Only the lines starting at the one with "contactor();" and ending at the one with "cad_parts[node].hide_render = cad_parts[node].hide_viewport" should be copied, exactly and with both ends kept.

-- BEGIN The data --

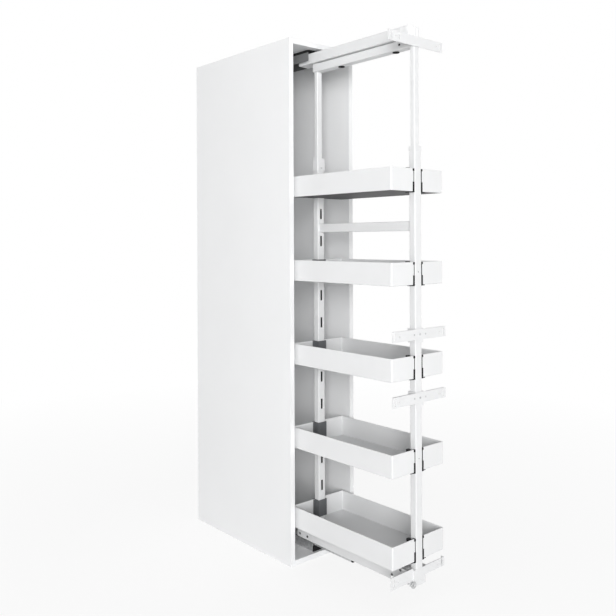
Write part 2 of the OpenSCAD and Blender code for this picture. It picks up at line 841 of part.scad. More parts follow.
// Clamp round the front upright, split at the back, with ears behind the plate
module bracket_clamp(z) {
    y0 = door_y + plate_t;
    y1 = front_up_back + clamp_play + clamp_wall;
    w2 = upright_w / 2 + clamp_play + clamp_wall;
    u2 = upright_w / 2 + clamp_play;
    color("#e4e5e6") difference() {
        union() {
            block(-w2, w2, y0, y1, z - clamp_h / 2, z + clamp_h / 2);
            block(-w2 - 12, w2 + 12, y0, y0 + 2, z - 6 + clamp_drop, z + 6 + clamp_drop);
        }
        block(-u2, u2, front_up_y - clamp_play, front_up_back + clamp_play, z - clamp_h, z + clamp_h);
        block(-1.5, 1.5, front_up_back, y1 + 1, z - clamp_h, z + clamp_h);
        bracket_holes(z + clamp_drop);
    }
}

// The middle hole takes the height screw and the outer two take rivets
module bracket_holes(z) {
    for (x = [-plate_rivet_x, 0, plate_rivet_x])
        translate([x, door_y - 1, z]) rotate([-90, 0, 0]) cylinder(r = 2, h = 8);
}

module upper_bracket_clamp() {
    bracket_clamp(upper_bracket_z - clamp_drop);
}

module lower_bracket_clamp() {
    bracket_clamp(lower_bracket_z - clamp_drop);
}

module middle_plate(z) {
    color("#ebecec") difference() {
        union() {
            block(-plate_w / 2, plate_w / 2, door_y, door_y + plate_t, z - plate_h / 2, z + plate_h / 2);
            for (s = [-1, 1], t = [-1, 1])
                block(s * rim_x - rim_l / 2, s * rim_x + rim_l / 2, door_y, door_y + plate_t + rim_h,
                      z + t * (plate_h / 2 - 1) - 1, z + t * (plate_h / 2 - 1) + 1);
        }
        door_slots(door_y, z);
        bracket_holes(z);
    }
}

module upper_bracket_plate() {
    middle_plate(upper_bracket_z);
}

module lower_bracket_plate() {
    middle_plate(lower_bracket_z);
}

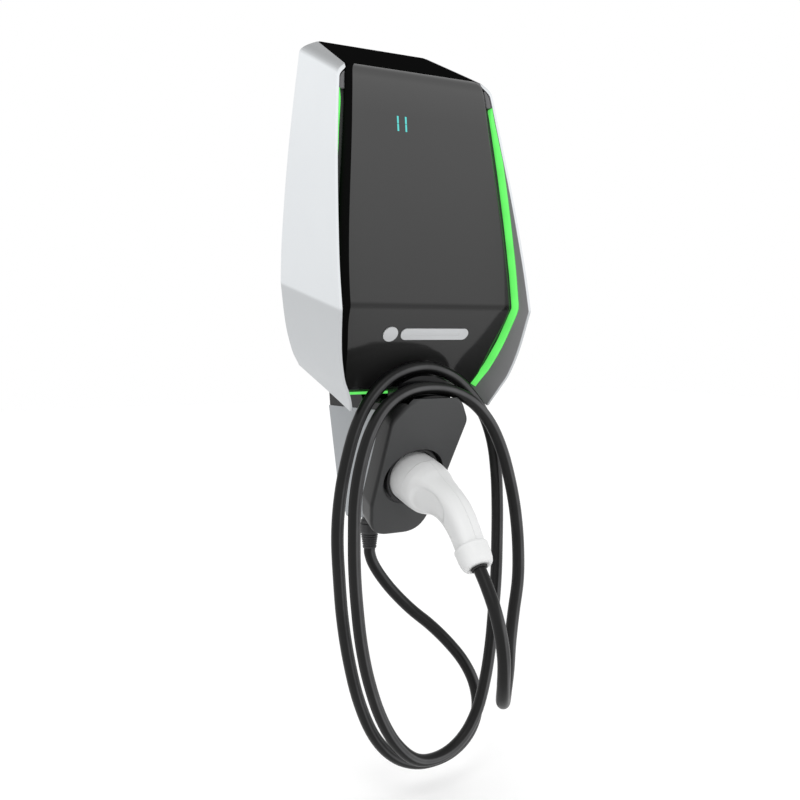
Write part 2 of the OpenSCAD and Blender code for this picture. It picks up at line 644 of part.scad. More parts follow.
wall_bracket();
rear_housing();
side_shell_left();
side_shell_right();
top_cover();
front_frame();
front_panel();
panel_gasket();
light_guide_left();
light_guide_right();
light_guide_bottom();
guide_caps();
led_strips();
display_board();
display_digits();
badge();
reader_board();
main_board();
board_relays();
board_capacitors();
power_module();
board_screws();
selector_base();
current_selector();
button_base();
reset_button();
din_rail();
contactor();
terminal_block();
terminal_screws();
fault_sensor();
supply_gland();
bracket_screws();
cover_screws();
neck_collar();
cable_saddle();
neck_shell();
dock_bezel();
dock_cup();
dock_screws();
output_gland();
output_gland_nut();
inner_lead();
connector_barrel();
connector_insert();
connector_contacts();
connector_shell_left();
connector_shell_right();
connector_screws();
connector_collar();
connector_seal();
cable_main();
cable_tail();
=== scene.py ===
import math

import bmesh
import bpy
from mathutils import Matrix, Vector


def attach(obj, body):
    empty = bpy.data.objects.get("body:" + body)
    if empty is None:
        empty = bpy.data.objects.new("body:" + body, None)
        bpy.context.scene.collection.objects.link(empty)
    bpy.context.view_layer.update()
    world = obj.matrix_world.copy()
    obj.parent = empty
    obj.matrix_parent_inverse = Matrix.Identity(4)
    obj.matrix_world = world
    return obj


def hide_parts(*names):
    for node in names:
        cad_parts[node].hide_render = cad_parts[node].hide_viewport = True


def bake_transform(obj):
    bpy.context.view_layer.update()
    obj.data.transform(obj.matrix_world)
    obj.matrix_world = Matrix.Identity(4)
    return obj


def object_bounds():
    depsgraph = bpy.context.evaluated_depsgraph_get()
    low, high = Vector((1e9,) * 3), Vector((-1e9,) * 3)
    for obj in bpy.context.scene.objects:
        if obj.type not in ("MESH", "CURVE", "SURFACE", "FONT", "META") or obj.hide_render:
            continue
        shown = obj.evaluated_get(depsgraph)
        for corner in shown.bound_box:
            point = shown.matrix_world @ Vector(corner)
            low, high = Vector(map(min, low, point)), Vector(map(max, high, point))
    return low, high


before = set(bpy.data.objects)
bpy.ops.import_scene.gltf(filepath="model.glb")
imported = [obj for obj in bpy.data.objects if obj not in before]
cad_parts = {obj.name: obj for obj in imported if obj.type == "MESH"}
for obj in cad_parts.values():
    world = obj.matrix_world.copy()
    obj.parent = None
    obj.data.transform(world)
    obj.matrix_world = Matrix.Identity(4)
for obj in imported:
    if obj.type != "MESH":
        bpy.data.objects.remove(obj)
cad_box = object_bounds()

# Lengths below are millimetres, and heights are counted from the crease of the front panel, as
# in the part's own source. place() turns them into metres in the row frame.
MM = 0.001
ORIGIN_ABOVE_CREASE = 110


def place(x, y, z):
    return Vector((x, y, z - ORIGIN_ABOVE_CREASE)) * MM


def lerp(a, b, t):
    return a + (b - a) * t


def spaced(first, last, steps):
    """Evenly spaced values from first up to the one before last."""
    return [lerp(first, last, i / steps) for i in range(steps)]


def curve_at(points, at):
    """Value at `at` of the smooth line through (position, value) points, positions rising."""
    last = len(points) - 1
    if at <= points[0][0]:
        return points[0][1]
    if at >= points[last][0]:
        return points[last][1]
    i = next(k for k in range(last) if at <= points[k + 1][0])
    (x0, v0), (x1, v1) = points[i], points[i + 1]
    slope = (v1 - v0) / (x1 - x0)

    def tangent(k):
        if k == 0 or k == last:
            return slope
        (xa, va), (xb, vb), (xc, vc) = points[k - 1], points[k], points[k + 1]
        left, right = (vb - va) / (xb - xa), (vc - vb) / (xc - xb)
        return 0.0 if left * right <= 0 else 2 * left * right / (left + right)

    t, span = (at - x0) / (x1 - x0), x1 - x0
    m0, m1 = tangent(i) * span, tangent(i + 1) * span
    return ((2 * t**3 - 3 * t**2 + 1) * v0 + (t**3 - 2 * t**2 + t) * m0
            + (-2 * t**3 + 3 * t**2) * v1 + (t**3 - t**2) * m1)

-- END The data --

» **Final answer**
contactor();
terminal_block();
terminal_screws();
fault_sensor();
supply_gland();
bracket_screws();
cover_screws();
neck_collar();
cable_saddle();
neck_shell();
dock_bezel();
dock_cup();
dock_screws();
output_gland();
output_gland_nut();
inner_lead();
connector_barrel();
connector_insert();
connector_contacts();
connector_shell_left();
connector_shell_right();
connector_screws();
connector_collar();
connector_seal();
cable_main();
cable_tail();
=== scene.py ===
import math

import bmesh
import bpy
from mathutils import Matrix, Vector


def attach(obj, body):
    empty = bpy.data.objects.get("body:" + body)
    if empty is None:
        empty = bpy.data.objects.new("body:" + body, None)
        bpy.context.scene.collection.objects.link(empty)
    bpy.context.view_layer.update()
    world = obj.matrix_world.copy()
    obj.parent = empty
    obj.matrix_parent_inverse = Matrix.Identity(4)
    obj.matrix_world = world
    return obj


def hide_parts(*names):
    for node in names:
        cad_parts[node].hide_render = cad_parts[node].hide_viewport = True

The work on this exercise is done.